找到所有的连续A段,再找到字符串元素B的个数。将每个A段按照长度从大到小排序,每个A短对应一个元素B,答案加上A段的长度,最后得到答案。
#include<iostream>
#include<algorithm>
#include<queue>
#include<math.h>
#include<cstring>
#include<set>
#include<map>
#define int long long
#define TEST int T;cin>>T;while(T--)
#define lowbit(x) x&(-x)
using namespace std;
const int N = 1000010;
const int M = 1e9 + 7;
const int bit = 63;
struct node {
int l, r;
} e[N];
bool cmp(node a,node b)
{
return a.r-a.l>b.r-b.l;
}
inline void solve() {
string s;
cin >> s;
int n = s.size();
s = '#' + s;
int l = -1, r, c = 0,B=0;
for (int i = 1; i <= n; i++) {
if(s[i]=='B') B++;
if (s[i] == 'A' && l == -1) {
l = i;
r = i;
} else if (s[i] == 'A' && l != -1) {
r++;
} else {
if (l != -1) {
e[++c].l = l;
e[c].r = r;
l = -1;
}
}
}
if (l != -1) {
e[++c].l = l;
e[c].r = r;
l = -1;
}
sort(e+1,e+1+c,cmp);
int ans=0;
for(int i=1;i<=c;i++)
{
if(B==0) break;
ans+=(e[i].r-e[i].l+1);
B--;
}
cout<<ans<<"\n";
}
signed main() {
TEST
solve();
return 0;
}H. Mad City
题目给出限制,每两个顶点最多有一条边相连,有n条边n个顶点,那么就必成一个环,我们要找到的是b到环中最近的一个顶点叫做入环点。

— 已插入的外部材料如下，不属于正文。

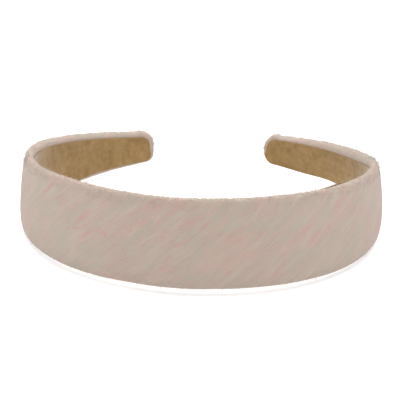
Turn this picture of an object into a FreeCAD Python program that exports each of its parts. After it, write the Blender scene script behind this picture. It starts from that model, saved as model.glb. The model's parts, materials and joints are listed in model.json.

我们需要判断b到入环点的距离严格小于a到入环点的距离。
第一步:
找入环点,如果b已经在一个环中,那么它本身就是入环点,反之从b开始搜索,遍历过的点标记,当遍历到一个已经遍历过的点,并且这个点不是它的父节点,那么这个点就是入环点。
第二步:找a和b到入环点的最短路径。
b的最短路径小于a的最短路径,则输出"YES"反之输出"NO"。
#include<iostream>
#include<algorithm>
#include<queue>
#include<math.h>
#include<cstring>
#include<set>
#include<map>
#define int long long
#define TEST int T;cin>>T;while(T--)
#define lowbit(x) x&(-x)
using namespace std;
const int N = 200010;
const int M = 1e9 + 7;
const int bit = 63;
int n, a, b, huan = -1, vis[N];
vector<int>f[N];
bool dfs(int u, int p) {
vis[u] = true;
for (auto v : f[u]) {
if (v != p && vis[v]) {
huan = v;
return true;
} else if (v != p && !vis[v]) {
if (dfs(v, u)) {
return true;
}
}
}
return false;
}
void bk() {
for (int i = 1; i <= n; i++) {
f[i].clear();
}
}
int ans1 = 1e9, ans2 = 1e9;
int dfs2(int u)
{
vis[u] = 1;
int ans = 1e9;
for(auto v : f[u])
{
if(v == huan)
{
return 1;
}
if(!vis[v])
{
int dist = dfs2(v)+1;
ans = min(dist, ans);
}
}
return ans;
}
inline void solve() {
bk();
ans1 = 1e9, ans2 = 1e9;
cin >> n >> a >> b;
huan = -1;
for (int i = 1; i <= n; i++) {
int u, v;
cin >> u >> v;
f[u].push_back(v);
f[v].push_back(u);
}
if (n == 3 && a != b) {
cout << "YES\n";
bk();
return;
}
if (a == b) {
cout << "NO\n";
bk();
return;
}
//标记成环点
memset(vis, 0, sizeof(vis));
dfs(b, -1);
memset(vis, 0, sizeof(vis));
if (b == huan) {
ans1 = 0;
} else
ans1 = dfs2(b);
memset(vis, 0, sizeof(vis));
if (a == huan) {
ans2 = 0;
} else
ans2 = dfs2(a);
if (ans1 < ans2) {
cout << "YES\n";
return;
} else {
cout << "NO\n";
return ;
}
bk();
}
signed main() {
TEST
solve();
return 0;
}